Aside from a few questionable moments (including intensity of the rape, which although the rape was important to the plot later, I don't think it necessarily had to be that intense although upon reading it, the intensity was also part of the plot), I actually thought that The Girl With the Dragon Tattoo series had a number of feminist themes not limited to the typical "strong female character" thing that doesn't really mean it is feminist at all. The books discussed problems with reporting rapes and with the police in general, which is why she doesn't report. Female police officers talk about their unique position and problems in the force. It discusses the blame of women who are raped, portrayal of their stories as crazy, and combats these with strong characters (men and women) who fight for these women's rights. Salander's lawyer is a women's rights lawyer who deals a lot with domestic violence cases. The word feminist is used multiple times by multiple characters. There are polyamorous relationships and queer or bisexual relationships. There are characters who are sexually harassed and usage of the word sexist, chauvinist, and other feminist buzzwords are used by the author to describe the people involved. I think it definitely has redeeming qualities. However, I haven't seen the 2nd and 3rd movies so I am not sure how these things manifested themselves on screen.
I have read the books as well, and I really think that your response is fantastic. I honestly don't feel the need to add anything there myself. This is going to be a super long response as it is (just warning you guys now in case you want to skip over this - I have a lot to say on the subject.
The one thing that I /am/ going to say specifically about the film is that I liked the original film MUCH better than the Hollywood remake. Part of that is that I'm generally biased against remaking things to be English-speaking rather than just reading the subtitles (plus I don't much care for Daniel Craig), but a much bigger part is the fact that I thought that the original Lisbeth, Noomi Rapace, did a much better job of portraying the character and her strength.
I read a ton of murder mysteries and detective novels, however those I choose generally don't have rape scenes at all, whether written by males or females. That isn't to say that there aren't references to a victim having been violated, but among the novels that I read, there is not likely to be an actual detailing of the act. For me, I think that this is actually somewhat unfortunate, because it makes rape seem like it's only worth mentioning in passing, and while I don't enjoy reading about violence of any kind, I think that it's important that readers really understand what's happening instead of just accepting it. I do find that a lot of authors will place female characters at risk of being sexually assaulted so that they can be "rescued," however this is something I notice especially often in novels by female writers. I think that you are right in saying that males are more likely to detail a scene in which rape actually occurs, but a lot of woman authors use a close call as a plot device, or have a survivor of assault (where the act is just referenced) as their protagonist.

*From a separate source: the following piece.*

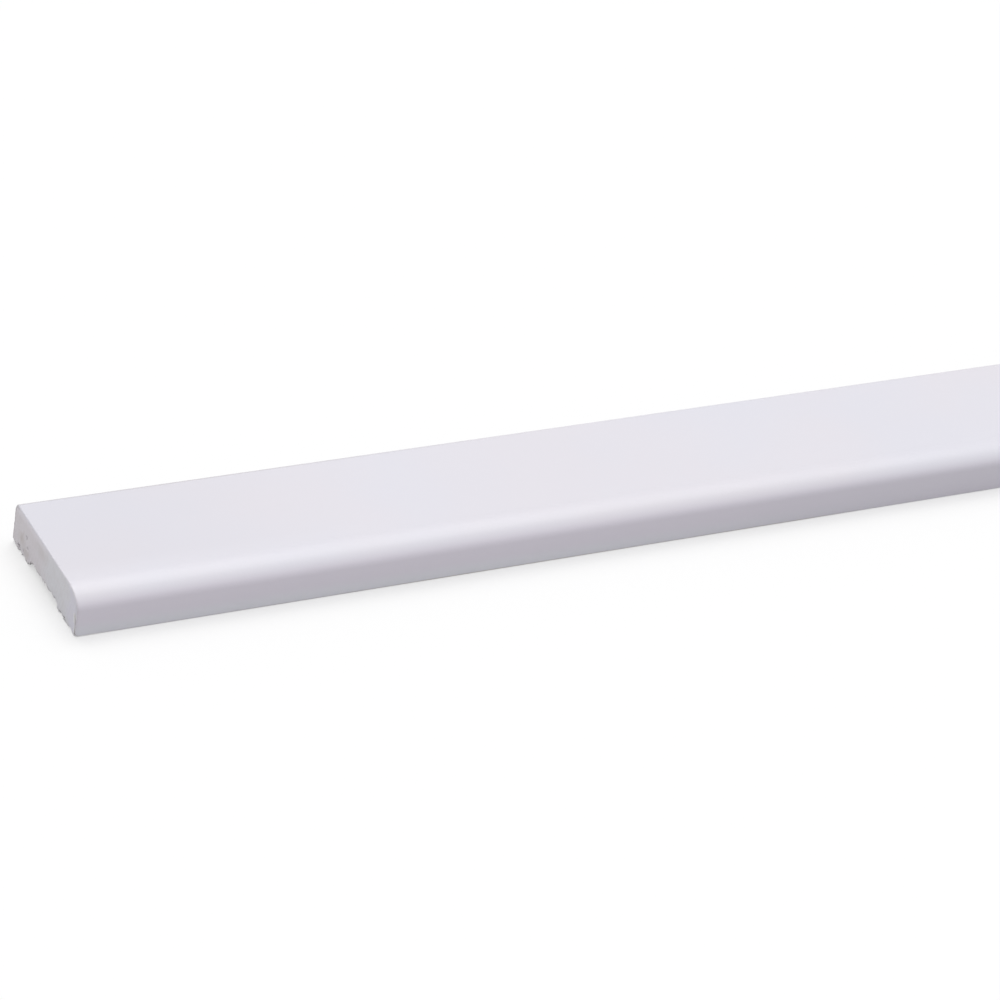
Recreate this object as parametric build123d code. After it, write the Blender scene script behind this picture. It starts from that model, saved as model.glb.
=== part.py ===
from build123d import *
import os

# Flat moulding: one length of painted softwood, planed and moulded in one pass.
# The origin is at the middle of the underside. +X runs along the length, +Y points out of the
# square back edge, -Y out of the rounded front edge, and +Z out of the show face.

# Overall size
length = 2400.0
width = 43.0
thickness = 12.0

# Rounded front edge: a quarter of an ellipse, wider than it is deep
nose_run = 8.5
nose_drop = 4.2

# Eased edges: the top of the back edge, and the outer edges of both feet
back_edge_round = 2.0
foot_edge_round = 0.4

# Underside: a shallow relief between two feet, so that the moulding sits flat on an uneven wall
front_foot = 12.0
back_foot = 11.0
relief_depth = 1.8
relief_corner_round = 0.8


def corners(face, points):
    """The corners of the face that lie at these points."""
    return [face.vertices().sort_by_distance(point)[0] for point in points]


def blank_section():
    """The planed strip with its elliptical nose: across is X and up is Y, with sharp corners."""
    front, back = -width / 2, width / 2
    nose_centre = (front + nose_run, thickness - nose_drop)
    nose = EllipticalCenterArc(nose_centre, nose_run, nose_drop, start_angle=90, arc_size=90)
    straight_edges = Polyline(nose @ 1, (front, 0), (back, 0), (back, thickness), nose @ 0)
    return make_face(nose + straight_edges)


def relief_section():
    """The shallow recess between the feet, rounded where the cutter's corners leave it."""
    relief_front = -width / 2 + front_foot
    relief_back = width / 2 - back_foot
    recess = make_face(
        Polyline(
            (relief_front, 0),
            (relief_back, 0),
            (relief_back, relief_depth),
            (relief_front, relief_depth),
            close=True,
        )
    )
    inner = corners(recess, [(relief_front, relief_depth), (relief_back, relief_depth)])
    return fillet(inner, radius=relief_corner_round)


def moulding_section():
    """The finished section, with the back edge and the outer edges of the feet eased."""
    front, back = -width / 2, width / 2
    section = blank_section() - relief_section()
    section = fillet(corners(section, [(back, thickness)]), radius=back_edge_round)
    return fillet(corners(section, [(front, 0), (back, 0)]), radius=foot_edge_round)


def moulding():
    """The section run out along the length, with both ends cut square."""
    return extrude(Plane.YZ * moulding_section(), amount=length / 2, both=True)


os.makedirs("parts", exist_ok=True)
export_step(moulding(), "parts/moulding.step")
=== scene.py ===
import math

import bpy
from mathutils import Matrix, Vector


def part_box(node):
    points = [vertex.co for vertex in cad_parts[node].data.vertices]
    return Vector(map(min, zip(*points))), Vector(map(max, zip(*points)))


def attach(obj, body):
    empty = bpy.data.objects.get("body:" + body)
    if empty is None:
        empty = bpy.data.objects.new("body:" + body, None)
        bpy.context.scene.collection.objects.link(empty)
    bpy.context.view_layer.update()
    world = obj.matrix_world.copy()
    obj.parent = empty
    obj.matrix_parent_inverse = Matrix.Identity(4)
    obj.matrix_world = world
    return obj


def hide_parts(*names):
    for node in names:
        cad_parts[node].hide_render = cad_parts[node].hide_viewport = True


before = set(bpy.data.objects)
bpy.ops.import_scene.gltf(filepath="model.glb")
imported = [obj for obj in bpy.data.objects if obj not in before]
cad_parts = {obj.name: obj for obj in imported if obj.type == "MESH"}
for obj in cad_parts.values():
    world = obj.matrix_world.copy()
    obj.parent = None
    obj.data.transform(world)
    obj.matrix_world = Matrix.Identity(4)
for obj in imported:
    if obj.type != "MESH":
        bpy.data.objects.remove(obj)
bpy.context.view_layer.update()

MM = 0.001
NOISE_SPAN = (0.3, 0.7)     # about the least and the most that smooth noise gives

# The section of the moulding, as it was planed
NOSE_RUN = 8.5 * MM
NOSE_DROP = 4.2 * MM
BACK_EDGE_ROUND = 2.0 * MM
FOOT_EDGE_ROUND = 0.4 * MM
FOOT_LIP_ROUND = 0.25 * MM
FRONT_FOOT = 12.0 * MM
BACK_FOOT = 11.0 * MM
RELIEF_DEPTH = 1.8 * MM
RELIEF_CORNER_ROUND = 0.8 * MM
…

I have read a lot more graphic descriptions of murders than of anything else in these books, and quite frankly I'm sometimes shocked about the lack of upset about this. George RR Martin said the following in an interview: "I can describe in exquisite detail an axe entering a man's skull and splattering blood and brains. Not a peep. I describe a penis entering a vagina in equivalent detail, the world has ended." I think that he used rape as a vehicle for character development in a way that really did justice both to the character and survivors of sexual assault, and to me, Lisbeth's resolve and strength can be better appreciated because the viewers (or readers) are subjected to the actual act rather than having it simply have "happened." Rape doesn't just "happen." It's horrible, it makes us uncomfortable, and for a lot of people, seeing it makes the violation more "real" than simply having a character mention it.

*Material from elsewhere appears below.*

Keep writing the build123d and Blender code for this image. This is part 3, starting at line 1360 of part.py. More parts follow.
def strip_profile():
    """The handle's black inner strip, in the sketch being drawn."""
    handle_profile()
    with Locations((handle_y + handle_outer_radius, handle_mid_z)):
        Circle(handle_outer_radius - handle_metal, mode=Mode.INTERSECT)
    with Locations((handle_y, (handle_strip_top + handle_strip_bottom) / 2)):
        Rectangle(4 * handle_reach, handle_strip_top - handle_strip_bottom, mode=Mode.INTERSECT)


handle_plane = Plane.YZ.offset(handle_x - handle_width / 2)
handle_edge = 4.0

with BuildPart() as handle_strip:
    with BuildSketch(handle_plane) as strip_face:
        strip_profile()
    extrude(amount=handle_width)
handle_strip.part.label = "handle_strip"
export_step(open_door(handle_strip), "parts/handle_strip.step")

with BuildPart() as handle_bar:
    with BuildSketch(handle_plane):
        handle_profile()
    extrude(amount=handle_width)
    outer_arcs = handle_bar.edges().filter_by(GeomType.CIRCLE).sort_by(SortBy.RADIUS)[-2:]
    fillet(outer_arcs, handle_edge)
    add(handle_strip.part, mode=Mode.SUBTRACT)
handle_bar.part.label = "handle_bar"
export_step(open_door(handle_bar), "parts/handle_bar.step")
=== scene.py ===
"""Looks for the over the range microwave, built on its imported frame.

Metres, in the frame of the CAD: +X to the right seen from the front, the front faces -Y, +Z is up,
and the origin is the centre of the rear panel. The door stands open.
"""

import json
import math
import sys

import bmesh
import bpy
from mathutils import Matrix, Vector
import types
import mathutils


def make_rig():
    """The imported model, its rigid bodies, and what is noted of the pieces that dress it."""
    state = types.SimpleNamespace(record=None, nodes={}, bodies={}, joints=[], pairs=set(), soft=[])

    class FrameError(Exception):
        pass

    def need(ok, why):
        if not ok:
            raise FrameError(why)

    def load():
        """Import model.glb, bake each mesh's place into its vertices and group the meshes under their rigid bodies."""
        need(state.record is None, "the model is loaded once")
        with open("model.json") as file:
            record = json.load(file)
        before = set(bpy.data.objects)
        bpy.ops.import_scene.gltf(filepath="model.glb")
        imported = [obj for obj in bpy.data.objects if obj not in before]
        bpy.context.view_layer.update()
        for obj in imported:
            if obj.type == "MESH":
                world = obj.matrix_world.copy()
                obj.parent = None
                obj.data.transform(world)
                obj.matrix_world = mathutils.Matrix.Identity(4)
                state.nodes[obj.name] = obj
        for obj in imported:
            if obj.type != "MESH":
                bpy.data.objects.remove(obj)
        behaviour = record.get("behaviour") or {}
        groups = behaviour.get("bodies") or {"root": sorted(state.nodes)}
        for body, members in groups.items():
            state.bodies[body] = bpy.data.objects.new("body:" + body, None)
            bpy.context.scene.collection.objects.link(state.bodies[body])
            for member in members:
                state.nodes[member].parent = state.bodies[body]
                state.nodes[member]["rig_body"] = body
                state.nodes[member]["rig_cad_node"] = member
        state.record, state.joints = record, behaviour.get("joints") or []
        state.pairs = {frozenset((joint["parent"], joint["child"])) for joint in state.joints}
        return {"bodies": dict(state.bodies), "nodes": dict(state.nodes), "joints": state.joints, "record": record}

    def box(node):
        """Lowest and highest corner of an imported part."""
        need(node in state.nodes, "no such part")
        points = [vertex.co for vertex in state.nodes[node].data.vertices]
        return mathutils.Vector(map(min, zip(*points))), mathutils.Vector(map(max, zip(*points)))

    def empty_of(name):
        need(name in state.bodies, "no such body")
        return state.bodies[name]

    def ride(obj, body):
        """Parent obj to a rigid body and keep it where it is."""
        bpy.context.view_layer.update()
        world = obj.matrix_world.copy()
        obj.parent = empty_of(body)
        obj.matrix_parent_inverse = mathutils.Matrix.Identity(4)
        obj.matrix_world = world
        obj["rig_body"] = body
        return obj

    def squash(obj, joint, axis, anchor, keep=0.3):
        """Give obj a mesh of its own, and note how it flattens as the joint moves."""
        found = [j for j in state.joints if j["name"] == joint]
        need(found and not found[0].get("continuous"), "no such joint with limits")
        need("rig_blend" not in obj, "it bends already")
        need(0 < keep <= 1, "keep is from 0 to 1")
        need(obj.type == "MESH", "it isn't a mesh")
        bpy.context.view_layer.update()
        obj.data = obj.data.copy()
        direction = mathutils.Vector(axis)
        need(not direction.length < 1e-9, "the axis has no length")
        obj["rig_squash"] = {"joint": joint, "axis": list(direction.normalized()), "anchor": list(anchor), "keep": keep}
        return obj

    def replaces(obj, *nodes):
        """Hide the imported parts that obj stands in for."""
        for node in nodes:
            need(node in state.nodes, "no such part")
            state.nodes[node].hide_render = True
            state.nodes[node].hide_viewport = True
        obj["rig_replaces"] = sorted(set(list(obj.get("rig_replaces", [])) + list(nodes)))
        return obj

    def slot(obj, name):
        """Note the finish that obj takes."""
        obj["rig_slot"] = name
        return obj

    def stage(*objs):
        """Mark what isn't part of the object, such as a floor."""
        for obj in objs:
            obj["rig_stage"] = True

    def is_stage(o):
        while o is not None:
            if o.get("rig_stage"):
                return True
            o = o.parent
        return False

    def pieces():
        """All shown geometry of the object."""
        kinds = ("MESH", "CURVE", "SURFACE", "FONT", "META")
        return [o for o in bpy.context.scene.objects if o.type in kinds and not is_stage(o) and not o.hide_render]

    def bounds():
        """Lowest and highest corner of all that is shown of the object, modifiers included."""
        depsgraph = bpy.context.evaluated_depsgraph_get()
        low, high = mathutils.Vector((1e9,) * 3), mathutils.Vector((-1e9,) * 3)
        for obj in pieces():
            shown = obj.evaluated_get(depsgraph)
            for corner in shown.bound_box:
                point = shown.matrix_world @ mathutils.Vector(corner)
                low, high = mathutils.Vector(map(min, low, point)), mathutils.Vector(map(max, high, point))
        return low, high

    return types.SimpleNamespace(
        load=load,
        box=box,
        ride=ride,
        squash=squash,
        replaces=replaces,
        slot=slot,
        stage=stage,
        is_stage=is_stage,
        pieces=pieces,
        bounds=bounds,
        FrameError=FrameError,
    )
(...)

As awful as it is, there are some people who just won't connect the words with the brutality and horror of the act, and this way, anyone watching is essentially forced to realize just what a character really went through when they use those words. I do realize that it's an unnecessarily graphic addition for those of us who can really understand the concept, but there's such desensitization among the general population that just saying that something happened is no longer "real enough" for a lot of viewers. There are entire films based on murder after murder occurring - I mean, there are whole genres dedicated to this sort of violence - yet I have never seen a film about a serial rapist along the same vein. I think that violence is entirely too acceptable to society as a whole, but that if it's being used as a plot device in a story, I think that graphic detail when it's unexpected (outside of the horror/slasher/torture porn genre) will help to keep people from becoming comfortable with the idea of violence having happened, and hopefully keep them from just accepting it.